All the places we went that first day were spread pretty far apart so we were constantly hopping in and out of The Mouth's little car.  It is at this point that I would like to mention something I saw multiple times as we were tooling around.  It's downright disturbing to drive past a market and see skinned goats hanging upside-down on hooks with their heads still attached.  I am absolutely a carnivore and I understand how all that works but it was still a wee bit disconcerting.  We were politely informed that the heads are still on so the buyer definitely knows what kind of meat he's getting.  I don't know which was more alarming; that there were skinned animals hanging around with their full heads still on or that somewhere in the game it became a necessity to do just that.  Grody.
On our drives I often found myself mesmerized as we sped past grove after grove of olive trees, their leaves flickering silver in the wind and shining in the bright sunlight.  Of course, I was staring very intently out the side windows whenever we were in the car.  Mostly because staring at the road ahead was a good way to give myself a rather thorough nervous breakdown.  There are a lot of places where they haven't bothered painting lines on the road and really, when you know that something is going to be that big a waste of time, why even bother?  There seemed to be no correct place to be on the road.  I mean, I think that they drive on the right-hand side but I'm just not 100% sure.  And that is because of how they will blithely fill whatever road space is there, even if it's straddling what would normally be the middle of a two-lane road.  And they will just sort of drift from side to side, in a suicidally lazy sort of way.  Add in the fact that every last bit of asphalt has been laid down in a fashion that makes an Alabama backroad look like a straight line plus you're in the middle of the desert and the only thing missing is a bleached cattle skull by the side of the road and of course  there are some lovely steep drop-offs occasionally popping up along the side and you've got yourself a very exciting situation there.  This is why I would often go to sleep when we were in the car.  My nerves just couldn't take it—I had to peace out or risk going into massive cardiac arrest.  

But enough about our multiple automotive near-death experiences.  Let's talk about shopping!  Hurray!  I was delighted to find that pretty much everything everywhere is for sale.  And I certainly got my fair share of haggling in, but we'll talk more about that when we get to Egypt.  I just have one small anecdote to share here.  In addition to all the kitties running around everywhere we went and I do mean everywhere, there was the occasional puppy as well.  I love animals and had hand sanitizer with me so I figured I was all set as far as interacting with the local fuzzies went.  While walking through the tiny village at the base of Mt.

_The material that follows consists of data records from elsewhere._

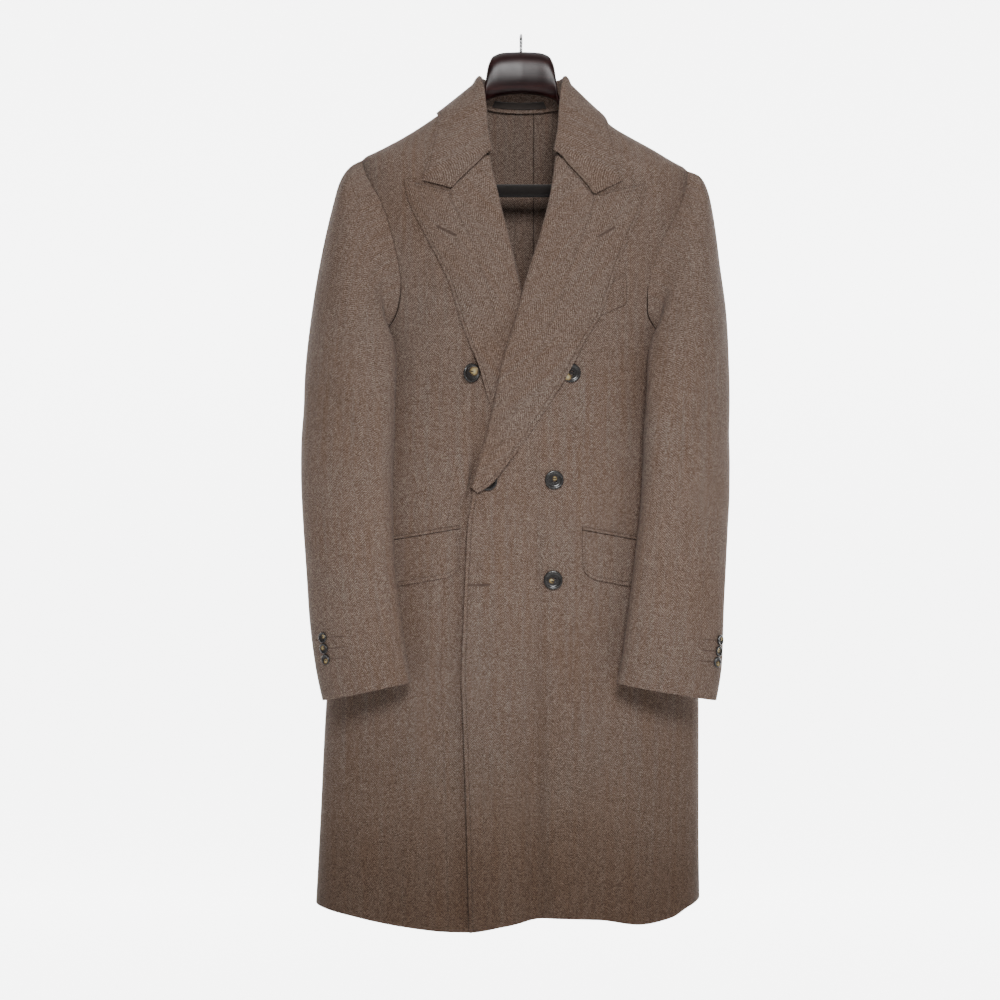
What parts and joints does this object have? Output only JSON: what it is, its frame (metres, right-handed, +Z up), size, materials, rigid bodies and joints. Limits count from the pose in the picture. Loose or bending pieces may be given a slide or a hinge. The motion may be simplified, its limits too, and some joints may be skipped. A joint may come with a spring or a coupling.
{
  "type": "herringbone overcoat on a hanger",
  "caption": "Double-breasted herringbone overcoat with peak lapels, flap pockets and a chest welt, hung closed on a contoured wooden hanger with a trouser bar and wire hook.",
  "frame": {"origin": "underside of the top of the hook's bow, where it rests on a rail", "axes": "+Z up, -Y towards the front of the coat, +X towards the wearer's left"},
  "size_m": [0.553, 0.2314, 1.163],
  "materials": {
    "cloth": "brushed wool herringbone",
    "horn": "polished horn look with pale patches",
    "tape": "plain woven",
    "wood": "dark gloss lacquer",
    "flock": "flocked",
    "chrome": "polished"
  },
  "bodies": {
    "root": {"front_left": "cloth", "front_right": "cloth", "back_left": "cloth", "back_right": "cloth", "lapel_left": "cloth", "lapel_right": "cloth", "collar": "cloth", "hanging_loop": "tape", "top_sleeve_left": "cloth", "under_sleeve_left": "cloth", "top_sleeve_right": "cloth", "under_sleeve_right": "cloth", "pocket_flap_right": "cloth", "pocket_jet_right": "cloth", "pocket_flap_left": "cloth", "pocket_jet_left": "cloth", "chest_welt": "cloth", "front_button_left_top": "horn", "front_button_left_middle": "horn", "front_button_left_low": "horn", "front_button_right_top": "horn", "front_button_right_middle": "horn", "front_button_right_low": "horn", "cuff_button_right_1": "horn", "cuff_button_right_2": "horn", "cuff_button_right_3": "horn", "cuff_button_left_1": "horn", "cuff_button_left_2": "horn", "cuff_button_left_3": "horn", "hanger_body": "wood", "trouser_bar": "flock", "hook": "chrome"}
  },
  "joints": []
}
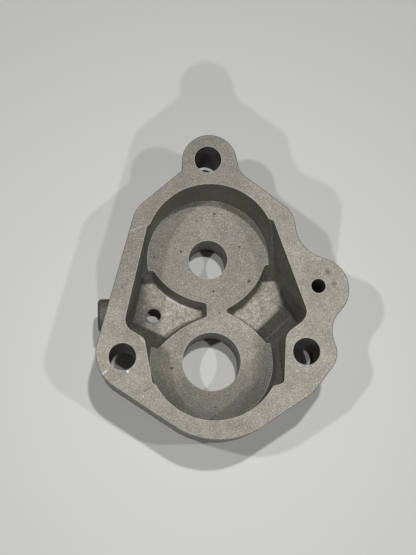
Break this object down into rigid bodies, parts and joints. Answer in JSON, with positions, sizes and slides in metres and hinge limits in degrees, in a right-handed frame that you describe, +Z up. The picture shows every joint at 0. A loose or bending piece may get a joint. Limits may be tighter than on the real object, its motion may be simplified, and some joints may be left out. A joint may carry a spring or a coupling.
{
  "type": "die cast housing",
  "caption": "Open, lobed aluminium die cast housing with two overlapping round pockets, bearing bores, side chambers and bolt lobes",
  "frame": {"origin": "on the axis of the larger (lower) bearing bore, in the plane of the feet of the two hubs", "axes": "+Z up along the bores to the open joint face, +Y from the larger bore to the smaller one, +X towards the lobe with the dowel hole"},
  "size_m": [0.0839, 0.1019, 0.038],
  "materials": {
    "cast_aluminium": "fine blasted die cast skin, matt"
  },
  "bodies": {
    "root": {"housing": "cast_aluminium"}
  },
  "joints": []
}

Nebo I bent to pet one and a little boy ran up to me shouting "He's mine!"  Taken aback, I attempted to explain that I only wanted to pet him but the boy pressed on as though I hadn't said anything by adding "You want him?  Very cheap!"  I hurriedly signaled 'no' and backed away while The Flirt chuckled.  I guess the almighty dinar is not to be topped. 

One of the things they sell simply everywhere are these beautiful little jeweled daggers. As I stated earlier, The PM had been harassing me pretty much nonstop since we left and by the second day it must have been showing a little because I started getting offered them in the shops.  A lot.  I must've had a look in my eye or something.  Especially since The PM felt the need to buy a protection amulet around about that point in the trip.  He also felt it necessary to mention this purchase to me about every third hour.  And every time he brought it up, I sweetly informed him that unless he was planning on strangling me with it, that charm was NOT going to be of any great help to him at the rate he was going.  Ah, marital bliss.

As far as accommodations went our hotels were all magnificent, but my favorite was our hotel in Petra.  In addition to being stunningly beautiful we had a plate of chocolate waiting for us there (hurray!), including a little chocolate Treasury.  And while I tried one of the other pieces on the plate and it was quite fabulous (rich, earthy, not too sweet, just a real natural chocolate flavor to it instead of being over-processed and drenched in sugar), I just couldn't bear to eat the Treasury.  I did take a picture, though. 

I went to bed that night with a body that was exhausted and a mind that was live-wired with excitement.  Jordan was so far so much more than I had expected and the next day promised to be no different.  For tomorrow meant that I would be crossing a huge item off my bucket list.  Tomorrow I would finally get to see Petra itself.  I fell asleep that night after laying there for quite some time, quivering with excitement, and dreamt of cliff-carved cities in the sky.